6 Ways To Deal With Irrational Thoughts And Anxiety

dealing with irrational thoughts and anxiety

We fall victim to irrational thoughts every now and then, particularly when we are feeling vulnerable.

Perhaps we make leaps of logic, get paranoid, or jump to conclusions, such as thinking, “Why wasn’t I invited to that party? Am I out of the loop? Are they all talking about me behind my back? Am I a social pariah now?”
Sometimes we think the worst of a situation – after a bad breakup for example, thinking, “No one will want me now. I’m damaged goods. I will remain single until I’m old and grey, until I die in front of the TV, only to be found days later, partially-eaten by my cats.”

Perhaps we become superstitious – “They didn’t win the game because the MVP wasn’t wearing his lucky shirt” – or think in terms of absolutes – “If I don’t get this job, that’s it for me. I’ll never work in the industry again. I might as well go to vocational school and start all over again.”

The problem with such thoughts is that they bring with them unwarranted anxiety and stress. If you would rather not experience the emotional fallout due to irrationality, there are ways to arrest this kind of thinking.

1. Consider negativity as a red flag. Irrationality is often characterized by negativity. Perhaps the idea came from your own insecurity or it could have been an insinuation from another person that you somehow internalized. But whenever you put forth a thesis that somehow brings you down, stop. Take a step back. Ask yourself: what is the basis of this idea that I have? Am I being paranoid? Am I blowing this incident way out of proportion? Am I being inflexible? More importantly, if I continue with this line of thought, is it in any way conducive to personal growth? Am I not hurting myself with this kind of thinking?

2. Turn negativity into affirmation. Decide not to passively accept defeatist and irrational thinking. Ask yourself: “So what? Even if it were true, does it necessarily mean that I am powerless to change it?” Restructure your thinking in such a way as to encourage positive change: “I will rise above this. I will not put myself down. I believe I am a good person and I deserve to be happy.”
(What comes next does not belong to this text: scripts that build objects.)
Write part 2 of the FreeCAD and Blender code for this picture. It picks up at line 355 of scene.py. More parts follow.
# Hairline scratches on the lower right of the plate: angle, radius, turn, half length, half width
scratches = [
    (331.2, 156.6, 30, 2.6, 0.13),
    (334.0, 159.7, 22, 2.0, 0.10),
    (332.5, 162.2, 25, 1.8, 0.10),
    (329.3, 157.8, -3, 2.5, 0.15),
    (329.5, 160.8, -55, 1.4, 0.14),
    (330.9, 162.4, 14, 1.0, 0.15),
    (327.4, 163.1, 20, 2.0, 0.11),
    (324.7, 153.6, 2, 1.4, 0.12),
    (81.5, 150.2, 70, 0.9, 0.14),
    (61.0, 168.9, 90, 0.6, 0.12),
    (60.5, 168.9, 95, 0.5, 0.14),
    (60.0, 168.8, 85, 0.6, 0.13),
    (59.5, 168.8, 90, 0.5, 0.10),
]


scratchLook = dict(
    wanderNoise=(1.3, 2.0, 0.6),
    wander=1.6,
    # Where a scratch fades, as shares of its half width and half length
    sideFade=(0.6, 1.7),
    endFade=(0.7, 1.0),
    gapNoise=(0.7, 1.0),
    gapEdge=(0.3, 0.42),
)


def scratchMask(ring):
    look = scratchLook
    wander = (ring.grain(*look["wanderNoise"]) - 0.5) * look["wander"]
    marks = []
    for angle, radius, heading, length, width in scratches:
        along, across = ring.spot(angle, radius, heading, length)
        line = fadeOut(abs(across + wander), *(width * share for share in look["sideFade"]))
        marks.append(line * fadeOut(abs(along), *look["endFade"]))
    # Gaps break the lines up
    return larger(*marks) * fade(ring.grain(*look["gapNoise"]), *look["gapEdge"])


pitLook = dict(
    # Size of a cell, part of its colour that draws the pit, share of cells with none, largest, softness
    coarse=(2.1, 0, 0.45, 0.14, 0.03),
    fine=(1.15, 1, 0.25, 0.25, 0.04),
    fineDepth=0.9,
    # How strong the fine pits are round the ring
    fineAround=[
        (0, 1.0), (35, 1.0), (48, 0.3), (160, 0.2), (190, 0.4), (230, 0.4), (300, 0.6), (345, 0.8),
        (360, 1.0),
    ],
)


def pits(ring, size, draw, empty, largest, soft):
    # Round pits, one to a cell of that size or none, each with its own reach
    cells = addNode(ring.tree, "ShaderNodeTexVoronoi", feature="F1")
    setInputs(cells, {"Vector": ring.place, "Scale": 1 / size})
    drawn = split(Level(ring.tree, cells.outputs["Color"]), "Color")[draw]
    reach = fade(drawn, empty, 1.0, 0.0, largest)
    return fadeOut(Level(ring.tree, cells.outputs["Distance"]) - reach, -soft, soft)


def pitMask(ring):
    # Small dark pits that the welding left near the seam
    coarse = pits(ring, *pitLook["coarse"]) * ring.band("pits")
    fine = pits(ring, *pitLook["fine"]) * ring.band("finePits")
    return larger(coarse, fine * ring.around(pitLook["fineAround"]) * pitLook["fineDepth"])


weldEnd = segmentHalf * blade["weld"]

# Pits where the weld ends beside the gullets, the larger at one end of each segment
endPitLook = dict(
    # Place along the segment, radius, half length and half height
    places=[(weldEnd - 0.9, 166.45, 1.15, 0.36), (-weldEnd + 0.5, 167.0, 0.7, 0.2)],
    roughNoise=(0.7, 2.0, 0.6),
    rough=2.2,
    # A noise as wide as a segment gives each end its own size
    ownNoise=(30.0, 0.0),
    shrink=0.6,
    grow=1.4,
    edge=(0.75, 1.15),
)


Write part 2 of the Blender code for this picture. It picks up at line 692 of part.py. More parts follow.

3. Meditate and be mindful of your strengths and weaknesses. Meditation is one way of keeping yourself grounded, and keeping your thoughts in line. It can be partly introspection, partly therapy. You can discipline your mind to be calm as you sort out these thoughts, plucking out the ideas that cause the worst damage and the ideas that are just harmless spins from your mind’s meandering. Face your fears from a safe headspace.

4. Ask for advice. You are not alone. Do not be embarrassed to ask for advice. You may also compare your version of reality with that of other people, particularly those people close to you whom you can count on to tell you the truth. This is not about letting other people think for you – it’s about looking at all sides of the equation. So you have a theory. Test your theory. Gather more data. Compare or contrast. Alter your version so that it encompasses more than just your narrow viewpoint. This is also a way of gaining perspective.

5. Be kind to yourself. You are not the first person to think or behave irrationally. You will not be the last. People do it all the time. The point is not that you have irrational thoughts but what you do to minimize their impact on you. Maybe, just maybe, your over-thinking is just a signal to take better care of yourself. Are you eating or sleeping right? Manage your habits. Are you stressed at work and haven’t had a vacation in a while? Go on leave and pamper yourself a little. You do not have to be strong all of the time. You do not always have to have your ducks in a row. Give yourself a break.